Mike Shanahan coached the 1998 Denver Broncos to their second straight Super Bowl title. In his final year, QB John Elway was solid, but it was RB Terrell Davis who rushed for 2,000 yards and took the league MVP title. Receivers Ed McCaffrey and Rod Smith and tight end Shannon Sharpe were all excellent. The offensive line had pro bowlers in tackle Tony Jones, guard Mark Schlereth and center Tom Nalen. The defensive line added Neil Smith in 1997 and had solid players in DT Trevor Pryce and Ma’a Tanuvasa. Linebackers Bill Romanowski and John Mobley were solid, and the secondary was strong with CB Ray Crockett and safety Steve Atwater.

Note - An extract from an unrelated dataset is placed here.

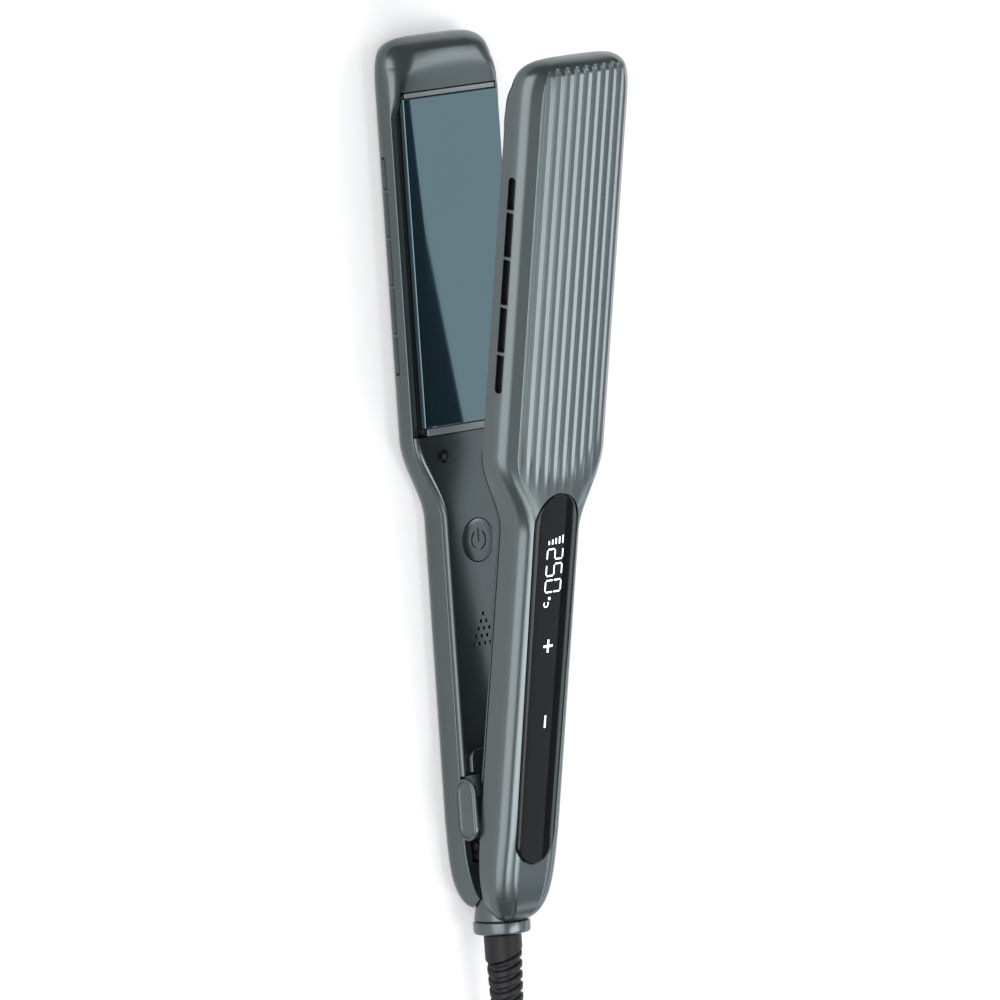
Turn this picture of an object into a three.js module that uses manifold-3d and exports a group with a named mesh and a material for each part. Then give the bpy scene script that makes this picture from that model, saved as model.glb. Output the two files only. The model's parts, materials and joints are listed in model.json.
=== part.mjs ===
// A flat iron (hair straightener): two fluted arms on a rear hinge, with floating heating
// plates, a display on the upper arm, a lock slider, and a cord on a swivelling strain relief.
// Millimetres. +Z is up. The lower arm lies on its back, tips towards -X, cord towards +X.
//
// Both arms are drawn in one arm frame: x = -s, where s is the distance from the pivot
// towards the tip, y is across, and z = n, the distance outwards from the arm's rim plane.

import * as THREE from 'three';
import { mergeVertices } from 'three/addons/utils/BufferGeometryUtils.js';
import Module from 'manifold-3d';

const wasm = await Module();
wasm.setup();

// ---- driving dimensions -------------------------------------------------------------------

const GAP = 0.3; // between pieces that touch
const RIM_HEIGHT = 12.5; // from an arm's rim plane to its crest, so the lower rim is at z = 12.5
const CLOSED_RIM_GAP = 6.6; // between the two rim planes with the arms shut
const PIVOT_DEPTH = 0.6; // of the hinge axis below the lower rim plane
const OPEN_ANGLE = THREE.MathUtils.degToRad(10.8); // at rest, held by the spring
const PIVOT_X = 93.7; // puts the middle of the object's length at x = 0
const PIVOT_Z = RIM_HEIGHT - PIVOT_DEPTH;

const WALL = { side: 2.6, back: 2.2 };
const PLATE_ZONE = { halfWidth: 25.4, corner: 8, cornerHeight: 11.2 };
const HANDLE = { halfWidth: 14.4, corner: 6, cornerHeight: 11.9, flat: 6 };
const NECK = { start: 109.5, end: 138 };
const TIP = { start: 250, end: 271.4, rimPower: 2.5, outerPower: 5.5, edge: 6, drop: 0.28 };
const TAIL = { start: 8, lowerEnd: -22, upperEnd: -24, rimPower: 2.5, outerPower: 3.5, drop: 0.45 };
const FLUTES = { count: 10, pitch: 4.1, depth: 0.55, start: 127, end: 270 };
const NOSE = { start: 254, raise: 3, bevel: 2 };
const CAVITY = { start: -5.5, end: 253.5, neckStart: 109, neckEnd: 138 };
const VENTS = { edges: [160, 172.8, 188.9, 205.1, 221, 233.8], bridge: 1.3, height: 3, n: 5 };

const FRAME = { start: 138.8, end: 253.1, halfWidth: 22.2, top: -2.9, base: -0.4, depth: 3.8 };
const PLATE = { start: 141.5, end: 251.2, halfWidth: 21.9, proud: 3.1, thickness: 1.9 };
const RAIL = { inner: 6, outer: 8, depth: 2.6 };
const HEATER = { start: 150, end: 243, halfWidth: 5.6, thickness: 2.2 };
const COVER = { start: 24, end: 138.4, raise: 1.9, lip: 1.2, bevel: 0.8, neckBevel: 3.2 };

const BUTTON = { s: 101.8, radius: 7.15, gap: 0.35, stemRadius: 2, stemEnd: 1.9 };
const GRILLE = { s: 77.1, rowStep: 2.45, pitch: 2.5, rows: 5, radius: 0.6 };
const BUMPER = { s: 131.3, w: 13.3, radius: 1.6, clearance: 0.5, n: -2.55 };
const BOSS = { start: 25, end: 33, halfWidth: 12, corner: 3, height: 1.3, bevel: 0.3 };
const LENS = { start: -3, end: 123.8, tipHalf: 10, tailHalf: 8.8, base: 11.4, top: 12.75 };
const LOCK = { start: 2.6, end: 23.5, height: 9.4, n: -3.9, face: 16.4, back: 14.85, bevel: 0.4 };
const LOCK_STEM = { start: 9, end: 15, inner: 10, halfHeight: 1.7 };
const LOCK_BOLT = { start: 6, end: 17, inner: 9.4, outer: 10.8, below: 6, above: 2 };
const FUSE = { s: 129, w: 7, n: 5.2, radius: 1.5, length: 9 };
const BUZZER = { s: 72, radius: 4.5, low: 1.6, high: 4.7 };

// Boxes inside the arms, as opposite corners [s, w, n].
const POWER_SWITCH = [[99, -3, 2.9], [104.5, 3, 4.7]];
const MAIN_BOARD = [[40, -9.5, 5], [118, 9.5, 6.4]];
const DISPLAY_BOARD = [[40, -6.5, 6.2], [116, 6.5, 7.4]];
const DISPLAY_MODULE = [[86, -5, 7.7], [110, 5, 10.8]];
const MODULE_WINDOW = [[84, -6, 6], [112, 6, RIM_HEIGHT]];
const BLOCK = { axisN: -0.6, start: -6.5, waist: -14, shoulder: -20, neck: 6.9, collar: 9.3, ring: 9.7, end: -25.8 };
const CHEEK = { start: 4.5, end: -9, inner: 3.8, outer: 6, halfHeight: 3.4 };
const BORE = { end: -20, radius: 5 };
const DISC = { end: -21, radius: 4.5 };
const RING = { start: -26.1, end: -30.3, bore: 5.4, chamfer: 0.8 };
const PIN = { radius: 1.8, halfLength: 11.6 };
const RELIEF = { start: -30.6, end: -84, sleeve: 6.4, core: 5, rib: 6, ribs: 9, tip: 3.9 };
const CORD = { radius: 3.2, sides: 8 };

// The free cord's route, from the strain relief down to the surface and on to the hank.
const AXIS_Z = RIM_HEIGHT - BLOCK.axisN;
const RELIEF_END_X = PIVOT_X - RELIEF.end;
const CORD_LIFT = CORD.radius + 0.2; // of the centreline above the surface
const CORD_ROUTE = [
  [RELIEF_END_X + 0.4, 0, AXIS_Z],
  [RELIEF_END_X + 8, 0, AXIS_Z - 0.1],
  [RELIEF_END_X + 16, -0.2, AXIS_Z - 0.9],
  [RELIEF_END_X + 24, -0.8, AXIS_Z - 2.7],
  [RELIEF_END_X + 32, -2, AXIS_Z - 5],
  [RELIEF_END_X + 40, -4, AXIS_Z - 7.3],
  [RELIEF_END_X + 48, -7, CORD_LIFT + 0.9],
  [RELIEF_END_X + 57, -11.2, CORD_LIFT + 0.1],
  [RELIEF_END_X + 66, -15.8, CORD_LIFT],
  [RELIEF_END_X + 75, -20, CORD_LIFT],
  [RELIEF_END_X + 84, -23.2, CORD_LIFT + 0.4],
  [RELIEF_END_X + 92, -25, CORD_LIFT + 1],
];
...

Jason Elam was one of the game’s best kickers and Vaughn Hebron was a good kick returner. This team figures to be one of the AFC favorites. Mike Holmgren coaches another team in this replay, as he leads the Seattle Seahawks best team of a pretty mediocre decade. QB Jon Kitna had a good year throwing to WRs Derrick Mayes and Sean Dawkins, while RB Ricky Watters came over from San Francisco and had an outstanding year. The offensive line was led by Pro Bowl tackle Walter Jones. The defensive line was strong with DTs Cortez Kennedy and Sam Adams and pass rushing ends Michael Sinclair and Phillip Daniels. Linebackers Chad Brown and Anthony Simmons were solid, and the secondary featured CBs Shawn Springs and Willie Williams, and Safeties Darryl Williams and Jay Bellamy.